So much growth and transformation are possible in one’s relationship with God that those who are trying are like the laborers in the vineyard. There is little difference between the one who has labored all day and the one who has been at work for only an hour. The first and the last are not far apart. And each of us, the best and the least alike, needs other human beings with whom we can share our deepest experiences and safeguard against deceiving ourselves. We each need some person with whom we can talk about any of these things, any level of experience, and we also need a group—which of course can be only two people—with whom we can pray. Although a real confrontation with the God revealed in Jesus Christ often comes alone and apart, in the desert or on the solitary mountain top, it draws us toward other human beings. This is a natural and integral part of the experience of meeting God. When it fails to happen. Something is wrong.
The practice of prayer and meditation is as complex and varied as human life itself. As we confront the reality of the Other, we bring every part of our being, our ideas and thoughts, our plans for the day, for the week, for our entire life to the Other. We disclose our fear, our hopes, our human love, our thirst for more than human love, our anger and vengeance, our depression, sorrow and lostness, the values that are important to us, our adoration and joy and thanksgiving. Leaving out any part of the spectrum of human life makes prayer and meditation incomplete, and that is like meeting a person whom one hopes to know better, only to find that the relationship cannot grow because the other person dares to share only a small part of himself/herself.
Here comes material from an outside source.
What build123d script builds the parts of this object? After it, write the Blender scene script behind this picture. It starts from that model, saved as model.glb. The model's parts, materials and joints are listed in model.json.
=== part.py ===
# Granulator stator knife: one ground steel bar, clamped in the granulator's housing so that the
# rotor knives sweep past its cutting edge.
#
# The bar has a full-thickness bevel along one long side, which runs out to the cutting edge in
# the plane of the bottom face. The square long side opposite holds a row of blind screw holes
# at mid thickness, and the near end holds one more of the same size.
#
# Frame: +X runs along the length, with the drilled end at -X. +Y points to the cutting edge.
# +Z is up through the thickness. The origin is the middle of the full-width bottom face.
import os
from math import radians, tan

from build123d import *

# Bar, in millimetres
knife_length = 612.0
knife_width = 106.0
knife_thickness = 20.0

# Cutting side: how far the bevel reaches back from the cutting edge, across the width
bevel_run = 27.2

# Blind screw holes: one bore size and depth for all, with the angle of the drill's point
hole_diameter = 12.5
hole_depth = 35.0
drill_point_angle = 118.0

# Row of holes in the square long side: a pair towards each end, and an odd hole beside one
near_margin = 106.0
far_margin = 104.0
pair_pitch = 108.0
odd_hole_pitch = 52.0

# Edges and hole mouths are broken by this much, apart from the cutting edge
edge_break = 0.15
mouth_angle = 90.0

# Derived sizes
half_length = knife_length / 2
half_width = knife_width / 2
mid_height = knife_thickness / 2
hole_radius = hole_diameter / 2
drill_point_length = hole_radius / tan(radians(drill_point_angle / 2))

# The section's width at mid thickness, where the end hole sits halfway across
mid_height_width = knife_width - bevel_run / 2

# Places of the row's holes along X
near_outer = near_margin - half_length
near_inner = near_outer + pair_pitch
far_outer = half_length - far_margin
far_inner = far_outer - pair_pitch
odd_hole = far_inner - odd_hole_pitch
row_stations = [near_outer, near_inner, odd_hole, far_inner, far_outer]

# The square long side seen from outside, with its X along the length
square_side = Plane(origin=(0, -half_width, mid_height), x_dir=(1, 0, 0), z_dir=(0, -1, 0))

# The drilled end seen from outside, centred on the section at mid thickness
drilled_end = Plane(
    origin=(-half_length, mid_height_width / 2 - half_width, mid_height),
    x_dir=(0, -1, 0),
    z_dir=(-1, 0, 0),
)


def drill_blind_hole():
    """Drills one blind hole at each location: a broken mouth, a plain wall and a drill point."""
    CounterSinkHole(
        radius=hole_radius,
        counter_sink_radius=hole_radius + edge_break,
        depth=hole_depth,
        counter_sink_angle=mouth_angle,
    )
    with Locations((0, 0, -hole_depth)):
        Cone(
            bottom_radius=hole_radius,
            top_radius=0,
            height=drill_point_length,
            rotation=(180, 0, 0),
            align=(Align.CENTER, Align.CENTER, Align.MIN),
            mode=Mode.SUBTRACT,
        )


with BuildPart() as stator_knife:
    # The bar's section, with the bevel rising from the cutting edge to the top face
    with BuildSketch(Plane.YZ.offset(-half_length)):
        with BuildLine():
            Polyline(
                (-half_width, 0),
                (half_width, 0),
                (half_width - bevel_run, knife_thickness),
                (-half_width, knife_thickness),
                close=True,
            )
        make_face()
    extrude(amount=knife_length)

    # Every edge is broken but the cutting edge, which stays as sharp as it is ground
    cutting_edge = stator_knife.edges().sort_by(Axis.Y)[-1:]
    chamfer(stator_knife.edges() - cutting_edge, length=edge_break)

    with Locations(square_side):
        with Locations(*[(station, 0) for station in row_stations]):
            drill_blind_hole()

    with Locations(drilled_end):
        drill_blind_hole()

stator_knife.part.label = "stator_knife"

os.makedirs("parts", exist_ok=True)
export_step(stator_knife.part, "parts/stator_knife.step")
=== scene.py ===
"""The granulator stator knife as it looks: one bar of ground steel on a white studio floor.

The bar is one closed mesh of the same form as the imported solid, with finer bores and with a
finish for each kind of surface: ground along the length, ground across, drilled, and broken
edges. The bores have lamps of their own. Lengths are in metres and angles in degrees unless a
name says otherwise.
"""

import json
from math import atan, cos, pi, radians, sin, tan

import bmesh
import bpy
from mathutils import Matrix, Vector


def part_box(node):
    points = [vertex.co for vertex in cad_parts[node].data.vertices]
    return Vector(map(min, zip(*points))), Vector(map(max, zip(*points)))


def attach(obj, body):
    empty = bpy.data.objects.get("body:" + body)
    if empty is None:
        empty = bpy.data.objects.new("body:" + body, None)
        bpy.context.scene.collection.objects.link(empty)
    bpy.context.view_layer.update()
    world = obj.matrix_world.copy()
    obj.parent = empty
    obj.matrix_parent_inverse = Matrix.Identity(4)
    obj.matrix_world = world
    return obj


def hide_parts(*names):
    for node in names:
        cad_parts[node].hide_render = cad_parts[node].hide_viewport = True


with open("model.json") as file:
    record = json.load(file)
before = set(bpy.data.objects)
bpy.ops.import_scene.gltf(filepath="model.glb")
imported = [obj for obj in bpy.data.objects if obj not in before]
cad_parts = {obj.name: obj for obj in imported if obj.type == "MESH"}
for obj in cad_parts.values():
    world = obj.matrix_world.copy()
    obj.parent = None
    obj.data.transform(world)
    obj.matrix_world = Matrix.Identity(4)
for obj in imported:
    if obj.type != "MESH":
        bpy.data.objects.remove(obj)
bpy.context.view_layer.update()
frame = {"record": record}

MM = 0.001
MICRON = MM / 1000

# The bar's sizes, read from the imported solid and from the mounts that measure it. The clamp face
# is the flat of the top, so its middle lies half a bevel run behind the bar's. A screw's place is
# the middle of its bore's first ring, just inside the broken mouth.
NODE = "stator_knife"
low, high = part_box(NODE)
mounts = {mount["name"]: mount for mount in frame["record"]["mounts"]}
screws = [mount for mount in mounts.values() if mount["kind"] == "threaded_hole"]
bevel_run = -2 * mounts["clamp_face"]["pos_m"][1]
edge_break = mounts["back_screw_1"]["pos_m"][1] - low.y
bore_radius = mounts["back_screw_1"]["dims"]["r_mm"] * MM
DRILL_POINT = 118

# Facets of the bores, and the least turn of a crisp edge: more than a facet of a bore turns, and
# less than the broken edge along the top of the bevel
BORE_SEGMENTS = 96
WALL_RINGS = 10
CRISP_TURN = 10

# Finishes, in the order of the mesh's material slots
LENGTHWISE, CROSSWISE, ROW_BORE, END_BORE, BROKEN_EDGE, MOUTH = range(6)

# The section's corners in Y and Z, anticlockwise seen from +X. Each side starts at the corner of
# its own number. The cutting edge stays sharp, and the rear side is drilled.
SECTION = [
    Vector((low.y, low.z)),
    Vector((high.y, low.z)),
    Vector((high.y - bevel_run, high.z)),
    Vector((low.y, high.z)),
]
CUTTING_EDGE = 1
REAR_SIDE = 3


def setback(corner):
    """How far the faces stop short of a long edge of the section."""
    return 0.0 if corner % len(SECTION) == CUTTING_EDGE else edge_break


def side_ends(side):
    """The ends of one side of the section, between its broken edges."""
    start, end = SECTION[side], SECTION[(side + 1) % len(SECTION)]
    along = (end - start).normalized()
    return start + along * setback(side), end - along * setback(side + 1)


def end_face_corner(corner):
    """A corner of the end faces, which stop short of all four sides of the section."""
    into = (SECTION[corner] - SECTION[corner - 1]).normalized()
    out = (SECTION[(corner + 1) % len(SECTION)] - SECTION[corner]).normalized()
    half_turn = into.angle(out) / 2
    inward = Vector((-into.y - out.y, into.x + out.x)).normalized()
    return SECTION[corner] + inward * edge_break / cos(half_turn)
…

What is true of human relationships at their deepest and best is even more true of the relationship with God. It is not very hard to know when we are at our best in relating. At those times we want to know all about the other person. Including the darkness and shadow, so that we can love or care for that individual better. If one loves, one can bear everything. And the incredible mystery of Christianity is that God wants to know us in that way, in total depth and reality, the darkness as well as the light, the anger as well as the love. Indeed our human desire to know and love some other person in depth springs out of the very nature and reality of God Himself. This is perhaps the most essential way in which we are made in the image and likeness of God, this way of needing to love and to be loved…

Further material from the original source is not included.